High selectivity of surface-plasmon polaritons on wavelength can be used for reconstruction of color holograms illuminated with white light. In such a case, a combination of plasmonic filter and holographic microstructure is used. Compared to other techniques for creating holograms for white light reconstruction, such as rainbow holograms, the plasmonic approach offers full angle color reconstruction.
The plasmonic structure consists of a holographic grating recorded in a photo-resist material and a thin metallic layer on top of the grating. The parameters of both components are tuned to transmit only a selected spectral range when illuminated with white light. For RGB reconstruction three independent structures can be combined on a single substrate.
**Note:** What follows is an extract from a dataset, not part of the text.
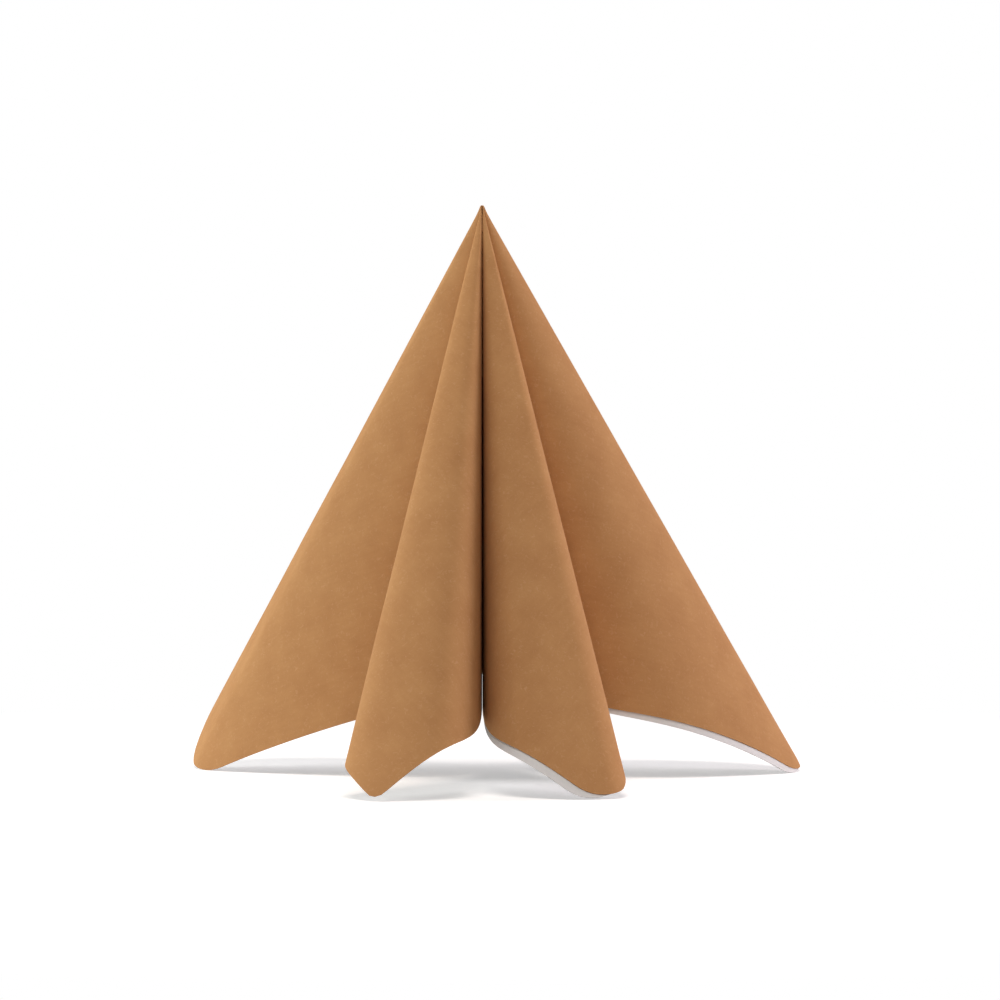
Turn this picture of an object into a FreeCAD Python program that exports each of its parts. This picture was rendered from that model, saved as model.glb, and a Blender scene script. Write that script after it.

An excitation of plasmonic effects usually requires a relatively complicated setup containing prisms for in-coupling of optical waves. In this paper, a modification of the plasmonic hologram is proposed, which consists of two gratings recorded on opposite surfaces of a substrate. The first grating serves as an in-coupling element which also partially tunes the spectral transmittance of the structure. The second grating is metallized and out-couples the energy stored in the surface plasmon to a transmitted wave.
However, there is still a problem of diffraction efficiency of such transmission holographic structures. In order to optimize the transmittance and spectral selectivity, numerical simulations of light propagation through the plasmonic structure have been performed using MEEP software. The dependencies of transmitted light on various parameters of the diffraction gratings and metallic layer are discussed in detail.